## Exercise goal
Copy, without any alteration, the lines from the one that includes "Recreate this object" up to and including the one that includes "from mathutils import Matrix, Vector".

[Dataset entries]
▬▬▬▬▬▬▬▬▬▬

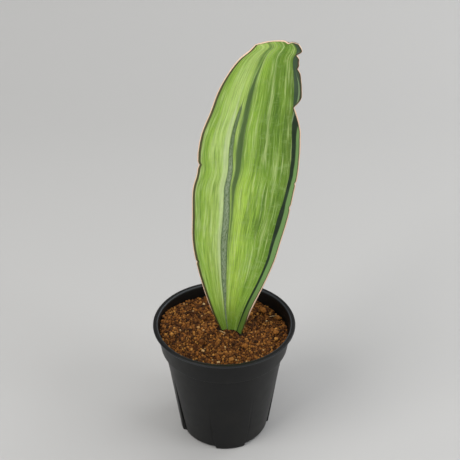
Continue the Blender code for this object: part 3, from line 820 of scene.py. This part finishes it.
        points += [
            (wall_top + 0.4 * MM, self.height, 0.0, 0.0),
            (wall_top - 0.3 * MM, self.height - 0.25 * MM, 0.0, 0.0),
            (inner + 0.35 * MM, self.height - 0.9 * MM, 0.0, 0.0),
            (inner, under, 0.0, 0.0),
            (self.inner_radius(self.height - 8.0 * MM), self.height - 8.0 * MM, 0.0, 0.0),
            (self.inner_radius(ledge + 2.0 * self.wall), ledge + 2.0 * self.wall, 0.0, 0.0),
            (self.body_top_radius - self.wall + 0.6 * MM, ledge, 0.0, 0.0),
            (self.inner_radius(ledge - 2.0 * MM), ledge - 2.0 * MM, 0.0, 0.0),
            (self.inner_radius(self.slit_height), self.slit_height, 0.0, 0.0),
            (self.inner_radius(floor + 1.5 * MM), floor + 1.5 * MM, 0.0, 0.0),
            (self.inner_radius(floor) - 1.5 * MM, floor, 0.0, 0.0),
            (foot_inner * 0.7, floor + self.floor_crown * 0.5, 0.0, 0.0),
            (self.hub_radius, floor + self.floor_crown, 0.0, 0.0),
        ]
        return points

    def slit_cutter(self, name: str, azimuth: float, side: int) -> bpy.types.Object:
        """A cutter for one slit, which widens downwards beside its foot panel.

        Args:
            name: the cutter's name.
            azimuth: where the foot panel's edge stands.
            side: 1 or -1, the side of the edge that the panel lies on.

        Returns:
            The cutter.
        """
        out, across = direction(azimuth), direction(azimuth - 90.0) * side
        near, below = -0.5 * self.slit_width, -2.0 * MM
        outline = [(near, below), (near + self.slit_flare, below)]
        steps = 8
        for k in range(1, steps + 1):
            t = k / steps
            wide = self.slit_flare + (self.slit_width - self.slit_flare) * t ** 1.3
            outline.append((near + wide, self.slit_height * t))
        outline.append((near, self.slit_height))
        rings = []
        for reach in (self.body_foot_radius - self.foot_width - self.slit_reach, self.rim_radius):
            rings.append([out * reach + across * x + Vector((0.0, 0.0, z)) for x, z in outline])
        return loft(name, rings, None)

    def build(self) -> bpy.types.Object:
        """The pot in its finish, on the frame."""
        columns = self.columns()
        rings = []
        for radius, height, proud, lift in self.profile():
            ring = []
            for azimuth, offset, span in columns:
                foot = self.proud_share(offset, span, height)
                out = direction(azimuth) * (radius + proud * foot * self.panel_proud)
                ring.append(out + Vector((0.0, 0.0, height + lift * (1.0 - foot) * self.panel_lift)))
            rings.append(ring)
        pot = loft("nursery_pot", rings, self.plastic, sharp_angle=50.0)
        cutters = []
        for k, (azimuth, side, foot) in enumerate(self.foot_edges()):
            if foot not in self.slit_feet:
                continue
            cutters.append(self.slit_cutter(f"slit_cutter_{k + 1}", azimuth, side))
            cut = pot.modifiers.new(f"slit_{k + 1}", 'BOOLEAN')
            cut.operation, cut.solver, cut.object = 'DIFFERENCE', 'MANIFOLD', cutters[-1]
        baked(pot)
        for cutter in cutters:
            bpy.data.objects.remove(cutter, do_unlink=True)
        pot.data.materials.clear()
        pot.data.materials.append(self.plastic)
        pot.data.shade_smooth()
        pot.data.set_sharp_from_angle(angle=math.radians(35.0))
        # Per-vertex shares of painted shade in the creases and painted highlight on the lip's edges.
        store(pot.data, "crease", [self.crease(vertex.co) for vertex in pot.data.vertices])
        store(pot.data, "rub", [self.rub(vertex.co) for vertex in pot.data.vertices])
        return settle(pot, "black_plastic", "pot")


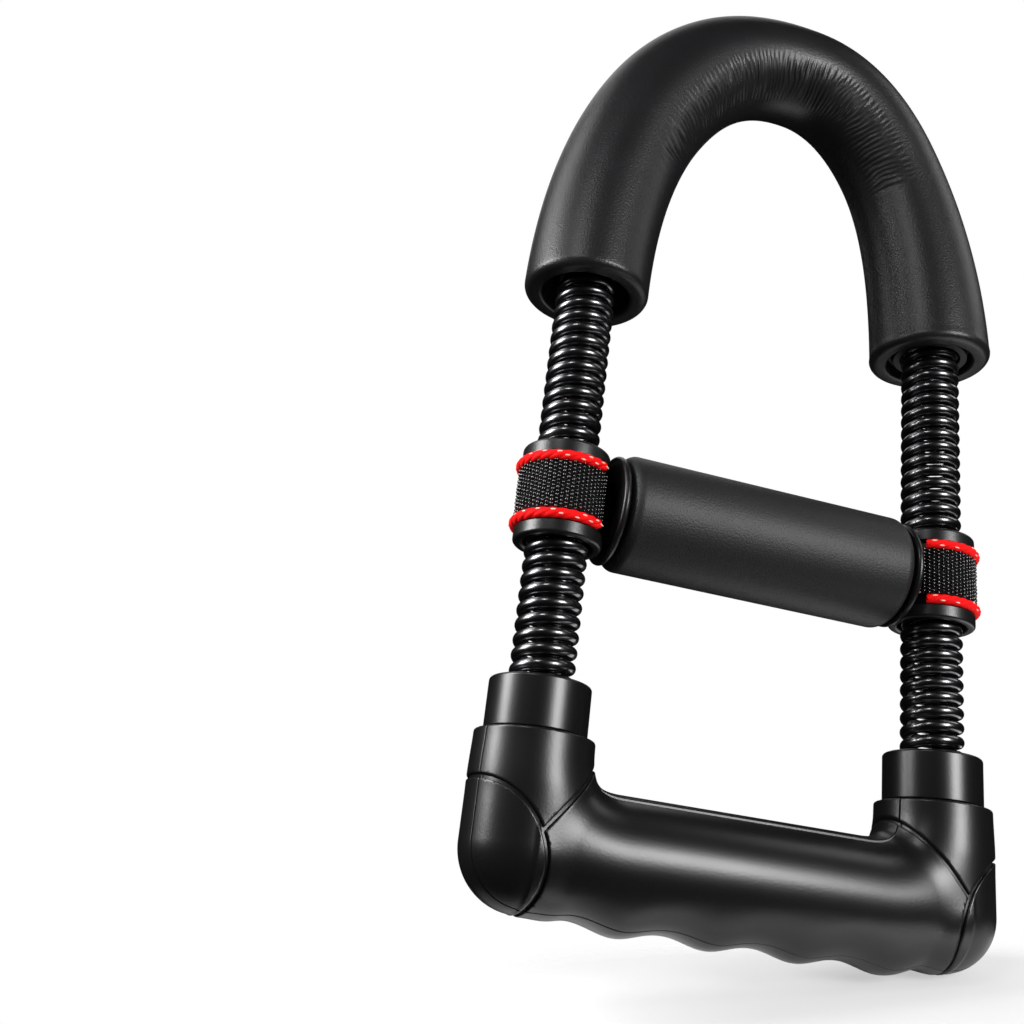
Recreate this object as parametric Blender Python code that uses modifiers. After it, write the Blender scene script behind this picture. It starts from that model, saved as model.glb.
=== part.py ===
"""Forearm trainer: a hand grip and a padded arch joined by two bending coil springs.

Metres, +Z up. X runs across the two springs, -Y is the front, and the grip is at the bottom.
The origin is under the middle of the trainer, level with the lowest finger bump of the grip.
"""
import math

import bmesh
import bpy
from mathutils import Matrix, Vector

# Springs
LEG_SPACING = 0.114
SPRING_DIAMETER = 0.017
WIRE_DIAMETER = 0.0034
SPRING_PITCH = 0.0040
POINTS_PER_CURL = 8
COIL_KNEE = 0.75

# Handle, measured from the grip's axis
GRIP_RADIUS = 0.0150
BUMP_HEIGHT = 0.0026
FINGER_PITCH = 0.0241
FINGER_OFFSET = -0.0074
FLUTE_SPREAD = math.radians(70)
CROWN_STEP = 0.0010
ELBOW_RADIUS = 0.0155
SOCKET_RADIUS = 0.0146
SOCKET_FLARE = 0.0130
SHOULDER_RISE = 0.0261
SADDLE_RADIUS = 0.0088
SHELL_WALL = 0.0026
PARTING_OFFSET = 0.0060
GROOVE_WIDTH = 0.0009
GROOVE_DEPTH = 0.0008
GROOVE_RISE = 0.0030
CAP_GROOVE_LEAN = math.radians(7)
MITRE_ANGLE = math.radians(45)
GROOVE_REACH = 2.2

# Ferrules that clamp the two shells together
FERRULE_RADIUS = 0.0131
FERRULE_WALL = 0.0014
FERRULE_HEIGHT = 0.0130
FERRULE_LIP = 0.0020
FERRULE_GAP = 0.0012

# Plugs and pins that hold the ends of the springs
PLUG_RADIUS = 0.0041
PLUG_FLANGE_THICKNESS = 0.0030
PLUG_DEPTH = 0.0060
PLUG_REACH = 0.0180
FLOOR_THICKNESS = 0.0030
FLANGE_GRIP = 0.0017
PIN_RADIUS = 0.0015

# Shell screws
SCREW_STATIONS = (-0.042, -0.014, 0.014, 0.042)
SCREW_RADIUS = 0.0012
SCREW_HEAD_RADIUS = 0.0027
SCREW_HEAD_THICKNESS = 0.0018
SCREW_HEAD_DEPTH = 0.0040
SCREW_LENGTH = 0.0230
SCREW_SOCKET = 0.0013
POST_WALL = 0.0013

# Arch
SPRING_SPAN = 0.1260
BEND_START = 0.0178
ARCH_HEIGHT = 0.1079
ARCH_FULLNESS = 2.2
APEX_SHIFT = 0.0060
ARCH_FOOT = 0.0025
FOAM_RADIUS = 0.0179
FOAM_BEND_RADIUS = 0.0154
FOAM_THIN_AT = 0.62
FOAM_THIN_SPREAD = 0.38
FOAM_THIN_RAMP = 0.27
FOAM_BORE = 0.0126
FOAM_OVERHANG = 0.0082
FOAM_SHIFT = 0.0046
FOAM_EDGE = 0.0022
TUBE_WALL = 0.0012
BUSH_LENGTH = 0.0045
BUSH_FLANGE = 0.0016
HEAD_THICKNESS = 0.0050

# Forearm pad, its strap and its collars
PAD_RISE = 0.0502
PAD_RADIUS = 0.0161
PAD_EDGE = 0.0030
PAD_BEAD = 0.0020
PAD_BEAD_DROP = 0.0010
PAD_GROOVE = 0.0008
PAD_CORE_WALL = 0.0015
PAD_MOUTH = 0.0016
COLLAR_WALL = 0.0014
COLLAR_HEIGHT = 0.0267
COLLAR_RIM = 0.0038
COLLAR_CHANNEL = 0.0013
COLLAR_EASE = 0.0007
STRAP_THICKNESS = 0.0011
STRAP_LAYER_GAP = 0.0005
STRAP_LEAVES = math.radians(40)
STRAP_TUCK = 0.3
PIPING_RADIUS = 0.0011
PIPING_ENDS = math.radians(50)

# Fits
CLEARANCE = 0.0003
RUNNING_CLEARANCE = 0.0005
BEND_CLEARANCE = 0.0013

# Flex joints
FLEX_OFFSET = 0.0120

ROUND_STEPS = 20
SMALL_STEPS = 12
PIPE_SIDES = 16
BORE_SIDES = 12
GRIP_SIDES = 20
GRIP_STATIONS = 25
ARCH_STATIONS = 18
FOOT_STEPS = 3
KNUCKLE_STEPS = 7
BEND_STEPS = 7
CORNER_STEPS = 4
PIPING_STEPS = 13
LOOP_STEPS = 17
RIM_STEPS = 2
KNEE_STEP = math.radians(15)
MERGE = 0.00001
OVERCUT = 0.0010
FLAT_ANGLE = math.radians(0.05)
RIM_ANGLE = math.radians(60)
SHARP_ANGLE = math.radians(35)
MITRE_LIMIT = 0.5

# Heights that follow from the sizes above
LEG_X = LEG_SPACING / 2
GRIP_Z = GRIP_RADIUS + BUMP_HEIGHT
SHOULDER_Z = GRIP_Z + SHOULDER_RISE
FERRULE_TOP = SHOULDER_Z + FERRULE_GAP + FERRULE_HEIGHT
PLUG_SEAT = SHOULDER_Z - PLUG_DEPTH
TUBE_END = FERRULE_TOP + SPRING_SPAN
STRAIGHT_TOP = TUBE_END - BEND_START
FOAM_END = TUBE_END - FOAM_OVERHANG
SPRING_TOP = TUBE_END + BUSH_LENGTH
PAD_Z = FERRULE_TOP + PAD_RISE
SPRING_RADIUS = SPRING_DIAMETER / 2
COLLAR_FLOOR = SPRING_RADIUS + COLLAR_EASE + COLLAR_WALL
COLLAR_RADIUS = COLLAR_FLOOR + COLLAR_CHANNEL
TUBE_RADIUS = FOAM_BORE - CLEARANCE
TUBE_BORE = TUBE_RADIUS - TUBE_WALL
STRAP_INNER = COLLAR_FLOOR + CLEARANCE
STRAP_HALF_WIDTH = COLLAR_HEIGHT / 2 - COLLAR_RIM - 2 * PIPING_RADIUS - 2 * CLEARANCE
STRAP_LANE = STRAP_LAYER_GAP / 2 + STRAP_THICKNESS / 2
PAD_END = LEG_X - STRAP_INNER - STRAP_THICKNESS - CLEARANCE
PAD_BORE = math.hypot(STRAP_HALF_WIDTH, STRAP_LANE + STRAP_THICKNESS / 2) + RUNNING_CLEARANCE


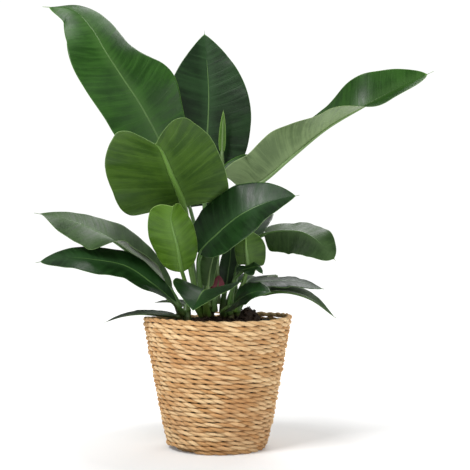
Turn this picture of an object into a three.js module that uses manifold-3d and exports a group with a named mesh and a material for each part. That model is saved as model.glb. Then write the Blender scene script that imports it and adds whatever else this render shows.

▬▬▬▬▬▬▬▬▬▬

## Solution to the problem
Recreate this object as parametric Blender Python code that uses modifiers. After it, write the Blender scene script behind this picture. It starts from that model, saved as model.glb.
=== part.py ===
"""Forearm trainer: a hand grip and a padded arch joined by two bending coil springs.

Metres, +Z up. X runs across the two springs, -Y is the front, and the grip is at the bottom.
The origin is under the middle of the trainer, level with the lowest finger bump of the grip.
"""
import math

import bmesh
import bpy
from mathutils import Matrix, Vector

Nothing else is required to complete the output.